→ **EXERCISE PROMPT**:
Read the records below. Copy each line where the string "origin" occurs.

(Items from a data source)

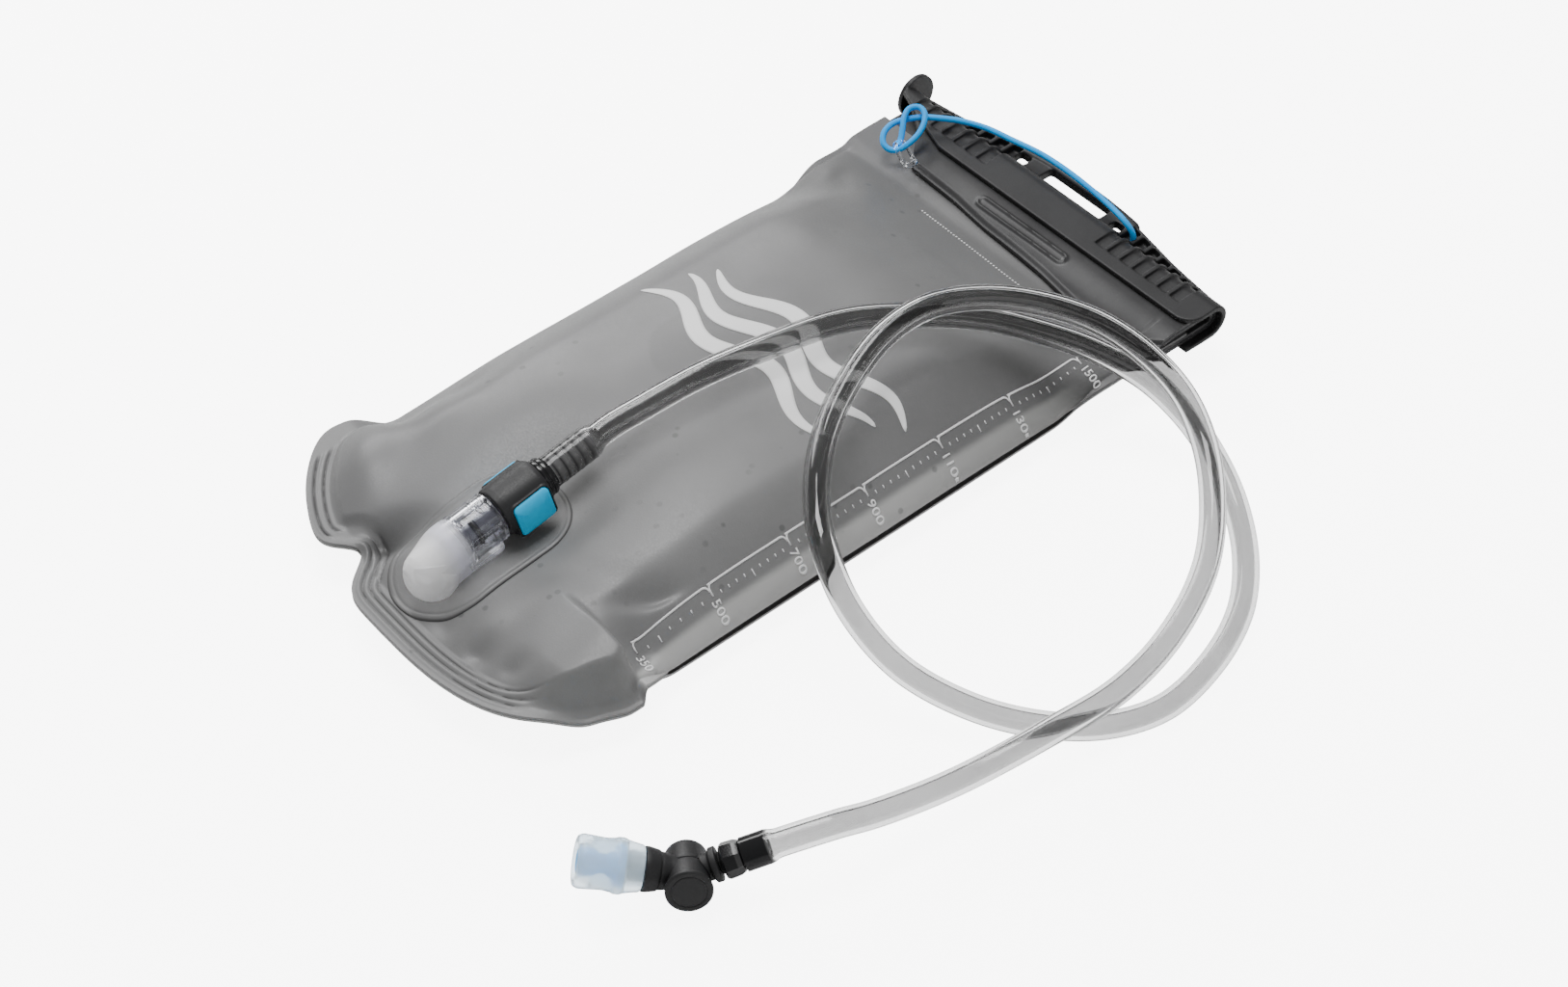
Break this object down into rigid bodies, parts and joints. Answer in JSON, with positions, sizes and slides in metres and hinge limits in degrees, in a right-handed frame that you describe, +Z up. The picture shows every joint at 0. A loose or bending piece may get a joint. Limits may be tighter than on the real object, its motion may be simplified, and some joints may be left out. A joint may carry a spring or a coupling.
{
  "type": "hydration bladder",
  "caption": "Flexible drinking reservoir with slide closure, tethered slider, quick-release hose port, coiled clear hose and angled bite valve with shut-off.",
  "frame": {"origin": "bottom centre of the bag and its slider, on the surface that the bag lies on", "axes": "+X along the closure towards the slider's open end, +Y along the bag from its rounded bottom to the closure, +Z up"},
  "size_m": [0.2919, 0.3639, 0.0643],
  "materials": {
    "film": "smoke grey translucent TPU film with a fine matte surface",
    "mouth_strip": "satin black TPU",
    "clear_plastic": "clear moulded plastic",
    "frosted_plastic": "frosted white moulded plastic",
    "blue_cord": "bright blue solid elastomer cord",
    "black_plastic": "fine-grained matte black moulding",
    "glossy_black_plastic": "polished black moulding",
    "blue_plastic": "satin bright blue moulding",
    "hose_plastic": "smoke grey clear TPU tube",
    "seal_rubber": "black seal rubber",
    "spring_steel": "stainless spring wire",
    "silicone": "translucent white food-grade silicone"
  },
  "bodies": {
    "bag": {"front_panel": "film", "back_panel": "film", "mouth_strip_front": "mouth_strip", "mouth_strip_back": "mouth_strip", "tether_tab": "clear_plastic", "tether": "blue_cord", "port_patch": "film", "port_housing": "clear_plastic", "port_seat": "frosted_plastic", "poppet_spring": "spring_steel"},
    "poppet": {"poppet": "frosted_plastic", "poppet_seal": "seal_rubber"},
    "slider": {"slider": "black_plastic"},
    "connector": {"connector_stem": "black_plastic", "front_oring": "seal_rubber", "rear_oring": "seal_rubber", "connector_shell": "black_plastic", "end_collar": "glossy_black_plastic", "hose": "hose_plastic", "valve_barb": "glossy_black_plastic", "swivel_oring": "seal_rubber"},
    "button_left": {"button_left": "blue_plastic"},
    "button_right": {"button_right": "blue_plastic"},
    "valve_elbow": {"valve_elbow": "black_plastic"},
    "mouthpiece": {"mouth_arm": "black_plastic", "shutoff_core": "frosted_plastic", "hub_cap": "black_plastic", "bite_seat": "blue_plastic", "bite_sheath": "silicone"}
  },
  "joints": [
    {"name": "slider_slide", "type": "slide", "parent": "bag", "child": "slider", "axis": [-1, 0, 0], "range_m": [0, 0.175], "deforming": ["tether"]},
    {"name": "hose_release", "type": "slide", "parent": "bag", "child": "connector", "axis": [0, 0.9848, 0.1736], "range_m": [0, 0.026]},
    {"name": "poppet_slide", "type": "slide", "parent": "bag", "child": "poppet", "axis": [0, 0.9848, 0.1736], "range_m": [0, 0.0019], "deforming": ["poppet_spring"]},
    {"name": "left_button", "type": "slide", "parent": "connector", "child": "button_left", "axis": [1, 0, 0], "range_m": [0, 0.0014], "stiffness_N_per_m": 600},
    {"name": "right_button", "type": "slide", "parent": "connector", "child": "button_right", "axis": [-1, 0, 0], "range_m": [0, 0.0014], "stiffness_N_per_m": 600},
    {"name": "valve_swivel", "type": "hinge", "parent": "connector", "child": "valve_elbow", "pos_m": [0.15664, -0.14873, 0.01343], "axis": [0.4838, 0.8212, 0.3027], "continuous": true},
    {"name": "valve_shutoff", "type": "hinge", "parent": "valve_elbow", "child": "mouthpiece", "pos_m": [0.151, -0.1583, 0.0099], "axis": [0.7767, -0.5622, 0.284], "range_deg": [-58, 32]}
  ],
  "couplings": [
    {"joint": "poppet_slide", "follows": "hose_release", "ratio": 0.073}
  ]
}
==
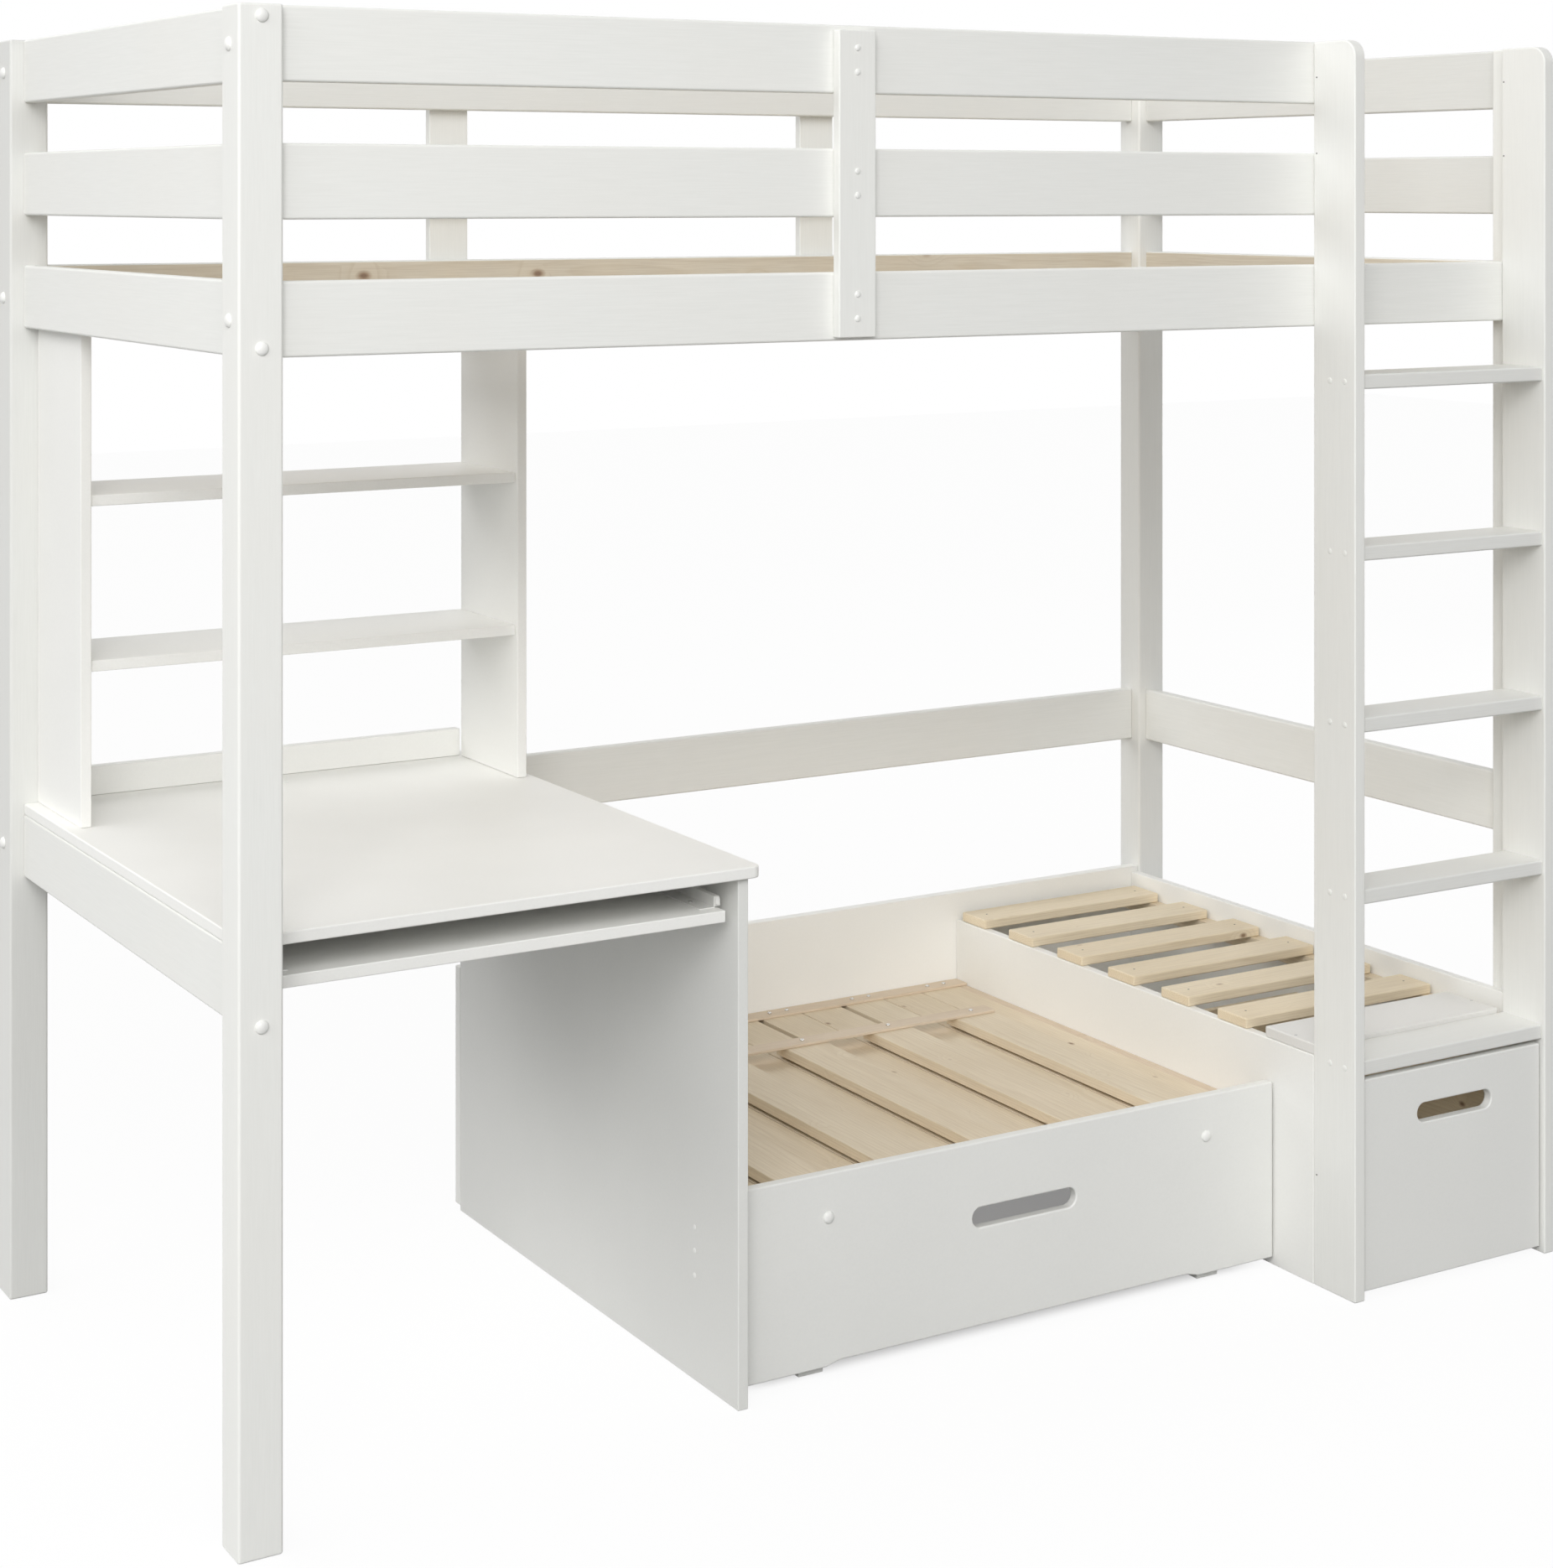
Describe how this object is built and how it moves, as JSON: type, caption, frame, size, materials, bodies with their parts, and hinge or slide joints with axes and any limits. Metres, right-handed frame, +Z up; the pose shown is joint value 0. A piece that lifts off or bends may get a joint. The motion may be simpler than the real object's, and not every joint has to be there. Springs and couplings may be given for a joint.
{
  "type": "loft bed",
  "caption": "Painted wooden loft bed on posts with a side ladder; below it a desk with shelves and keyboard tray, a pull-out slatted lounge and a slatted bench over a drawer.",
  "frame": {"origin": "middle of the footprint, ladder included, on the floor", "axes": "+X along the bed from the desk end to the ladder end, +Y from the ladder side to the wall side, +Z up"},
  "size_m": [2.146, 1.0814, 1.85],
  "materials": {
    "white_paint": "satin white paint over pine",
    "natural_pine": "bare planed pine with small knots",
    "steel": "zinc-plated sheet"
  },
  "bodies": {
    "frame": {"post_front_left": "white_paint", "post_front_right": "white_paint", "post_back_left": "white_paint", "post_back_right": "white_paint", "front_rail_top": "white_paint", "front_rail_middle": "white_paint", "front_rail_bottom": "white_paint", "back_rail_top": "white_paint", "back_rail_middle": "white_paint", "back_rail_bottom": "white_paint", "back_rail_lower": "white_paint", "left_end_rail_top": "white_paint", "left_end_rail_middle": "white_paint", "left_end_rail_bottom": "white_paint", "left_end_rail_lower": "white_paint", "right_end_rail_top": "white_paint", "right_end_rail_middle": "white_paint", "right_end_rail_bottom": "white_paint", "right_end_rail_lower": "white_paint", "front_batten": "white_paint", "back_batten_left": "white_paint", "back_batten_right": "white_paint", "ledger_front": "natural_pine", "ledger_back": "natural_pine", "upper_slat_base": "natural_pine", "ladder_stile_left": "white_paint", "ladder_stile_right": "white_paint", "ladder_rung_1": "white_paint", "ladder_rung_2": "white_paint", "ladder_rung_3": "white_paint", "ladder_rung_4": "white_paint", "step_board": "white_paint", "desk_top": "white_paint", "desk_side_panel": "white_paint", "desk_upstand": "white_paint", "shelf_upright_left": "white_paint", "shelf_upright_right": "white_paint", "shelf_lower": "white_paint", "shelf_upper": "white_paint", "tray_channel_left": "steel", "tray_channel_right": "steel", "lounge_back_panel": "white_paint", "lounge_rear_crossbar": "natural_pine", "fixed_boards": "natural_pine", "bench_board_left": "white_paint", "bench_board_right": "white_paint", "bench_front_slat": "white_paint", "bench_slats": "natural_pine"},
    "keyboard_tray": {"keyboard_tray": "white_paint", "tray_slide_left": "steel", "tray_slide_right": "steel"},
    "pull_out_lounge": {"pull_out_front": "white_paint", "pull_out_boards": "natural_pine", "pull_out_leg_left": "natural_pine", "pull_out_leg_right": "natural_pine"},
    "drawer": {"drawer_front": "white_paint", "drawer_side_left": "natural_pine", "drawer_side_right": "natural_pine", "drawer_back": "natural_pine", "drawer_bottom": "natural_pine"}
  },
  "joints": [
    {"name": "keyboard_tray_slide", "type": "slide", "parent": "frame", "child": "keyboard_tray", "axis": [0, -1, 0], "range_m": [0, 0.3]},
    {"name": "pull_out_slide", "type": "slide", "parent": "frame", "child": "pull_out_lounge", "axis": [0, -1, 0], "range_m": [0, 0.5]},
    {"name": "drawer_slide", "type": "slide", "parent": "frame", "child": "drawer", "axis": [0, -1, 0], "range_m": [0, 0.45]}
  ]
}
==
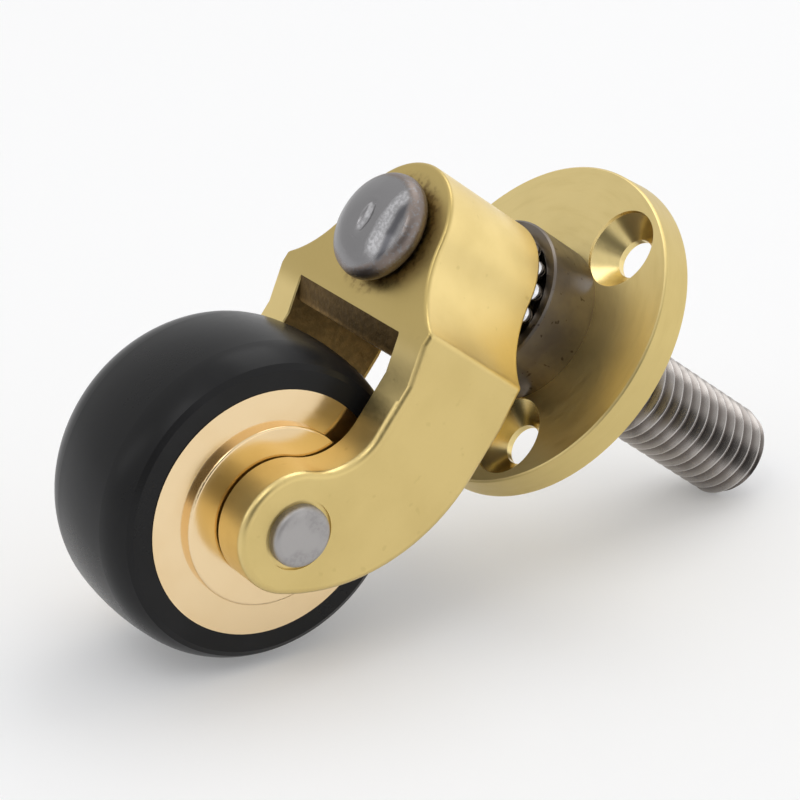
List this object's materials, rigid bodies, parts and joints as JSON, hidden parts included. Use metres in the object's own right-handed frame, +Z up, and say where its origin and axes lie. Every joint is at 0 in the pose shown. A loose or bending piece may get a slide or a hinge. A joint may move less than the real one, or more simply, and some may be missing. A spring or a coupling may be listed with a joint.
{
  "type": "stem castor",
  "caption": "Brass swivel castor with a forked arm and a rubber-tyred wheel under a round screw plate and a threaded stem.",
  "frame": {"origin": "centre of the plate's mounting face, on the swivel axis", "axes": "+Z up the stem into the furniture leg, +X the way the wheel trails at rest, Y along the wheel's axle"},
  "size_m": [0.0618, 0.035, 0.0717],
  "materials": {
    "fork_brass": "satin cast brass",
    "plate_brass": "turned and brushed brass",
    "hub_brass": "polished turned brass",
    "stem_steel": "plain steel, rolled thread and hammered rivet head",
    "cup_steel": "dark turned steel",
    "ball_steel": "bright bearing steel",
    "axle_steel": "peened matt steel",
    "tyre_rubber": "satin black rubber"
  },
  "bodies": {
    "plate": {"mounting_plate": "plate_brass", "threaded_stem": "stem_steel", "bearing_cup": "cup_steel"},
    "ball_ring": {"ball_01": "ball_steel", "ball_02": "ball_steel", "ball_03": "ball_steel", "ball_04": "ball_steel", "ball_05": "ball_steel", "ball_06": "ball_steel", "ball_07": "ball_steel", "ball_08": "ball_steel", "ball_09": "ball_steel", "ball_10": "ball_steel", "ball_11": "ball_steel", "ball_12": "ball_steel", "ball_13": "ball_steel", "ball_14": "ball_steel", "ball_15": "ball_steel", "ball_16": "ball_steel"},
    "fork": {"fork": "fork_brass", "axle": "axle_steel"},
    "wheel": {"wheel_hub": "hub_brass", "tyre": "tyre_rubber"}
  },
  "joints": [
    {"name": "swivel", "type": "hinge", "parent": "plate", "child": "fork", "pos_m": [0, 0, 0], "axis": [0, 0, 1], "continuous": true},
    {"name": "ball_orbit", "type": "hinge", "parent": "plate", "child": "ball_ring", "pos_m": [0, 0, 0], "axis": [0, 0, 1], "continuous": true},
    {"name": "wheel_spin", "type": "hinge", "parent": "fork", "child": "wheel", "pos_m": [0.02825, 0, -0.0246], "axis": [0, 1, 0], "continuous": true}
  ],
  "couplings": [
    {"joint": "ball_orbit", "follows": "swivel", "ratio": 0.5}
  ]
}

→ **THE RESPONSE**:
  "frame": {"origin": "bottom centre of the bag and its slider, on the surface that the bag lies on", "axes": "+X along the closure towards the slider's open end, +Y along the bag from its rounded bottom to the closure, +Z up"},
  "frame": {"origin": "middle of the footprint, ladder included, on the floor", "axes": "+X along the bed from the desk end to the ladder end, +Y from the ladder side to the wall side, +Z up"},
List this object's materials, rigid bodies, parts and joints as JSON, hidden parts included. Use metres in the object's own right-handed frame, +Z up, and say where its origin and axes lie. Every joint is at 0 in the pose shown. A loose or bending piece may get a slide or a hinge. A joint may move less than the real one, or more simply, and some may be missing. A spring or a coupling may be listed with a joint.
  "frame": {"origin": "centre of the plate's mounting face, on the swivel axis", "axes": "+Z up the stem into the furniture leg, +X the way the wheel trails at rest, Y along the wheel's axle"},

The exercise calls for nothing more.